Almonds are packed with biotin, which helps stimulate keratin production, essential for healthy skin, hair and nails.
With over 1.24 million tonnes produced each year, almonds have been one of the most important - and popular - foods when it comes to healthy skin. That said, it’s sometimes easy to get confused between fact and fiction. We asked nutritionist Raphaël Gruman and dermatologist Nina Roos for some tips on how we can do more with this superfood, as well as the lowdown on the specific benefits almonds offer our skin.
How almonds help skin stay hydrated
Dermatologist Dr. Nina Roos explains almonds’ reputation when it comes to ensuring glowing, healthy skin. The high levels of antioxidants naturally present in almonds help hydrate the skin, boosting epidermal cells’ ability to retain moisture. Translation: the skin’s natural barrier function continues to protect this outer layer of cells, fighting off the negative effects of too much sun damage and air pollution. Like most other nuts, almonds are packed with biotin, which helps stimulate keratin production, essential for healthy skin, hair and nails. Nina recommends opting for foods rich in vitamin E to repair lacklustre hair or brittle, flaky nails, adding that topical application of vitamin E oil can also help. Just the excuse we needed for another pamper session!
Almonds: a great snack for healthy skin, hair and nails
High in fibre and rich in vitamin E, almonds are the ideal snack for when our blood sugar levels hit that 4pm plateau - and not the salted or sugared variety (this includes pecans, peanuts and cashews). According to nutritionist Raphaël Gruman, it’s the naked almond we should all be aiming for if we’re looking for healthy hair, nails and skin. Toasted, almonds can be used to top everything from porridge to salads to chicken and fish, but they’re also a great alternative to pretzels or peanuts when getting together with friends. Raphaël recommends swapping out chips’n’dip-style party food for a bowl of almonds or other types of nut, including walnuts, pecans and Brazil nuts, which offer similar skincare benefits. Crunchy, tasty and full of goodness, an average handful of almonds (around 15 individual nuts) are an ideal way to fill up without overindulging in sugary snacks that can end up taking a toll on our waistlines. After all, there are far worse things to be addicted to than a crunchy bag of trail mix.
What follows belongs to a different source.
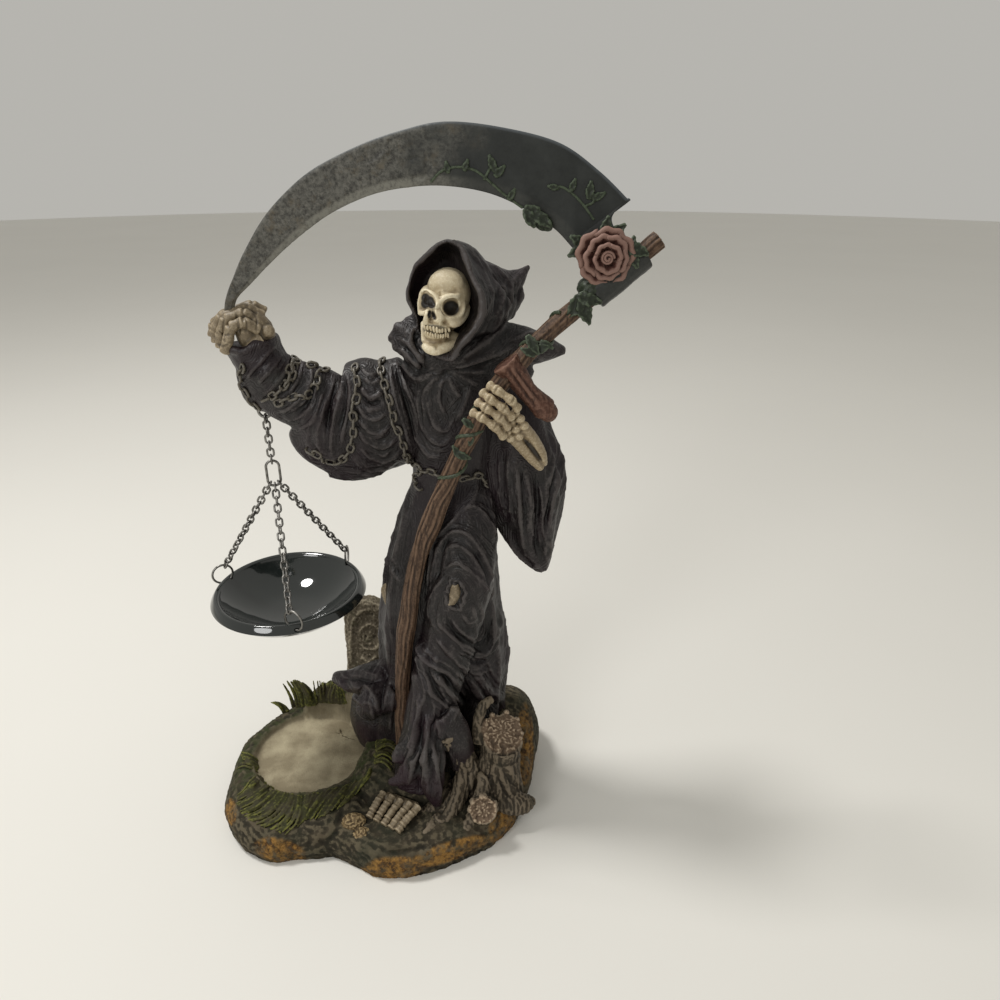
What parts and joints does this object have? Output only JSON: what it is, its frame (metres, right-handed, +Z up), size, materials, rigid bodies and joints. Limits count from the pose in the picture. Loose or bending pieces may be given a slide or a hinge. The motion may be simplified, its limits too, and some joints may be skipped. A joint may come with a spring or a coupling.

Almonds are packed with biotin, which stimulates keratin production, essential for healthy looking skin, hair and nails. They’re also rich in vitamin E, which can help improve dry hair and brittle nails.
This article reflects the opinions of dermatologist Dr. Nina Roos and nutritionist Raphaël Gruman and is intended as general information only. You should seek advice from a professional before altering your diet or starting any new course of conduct.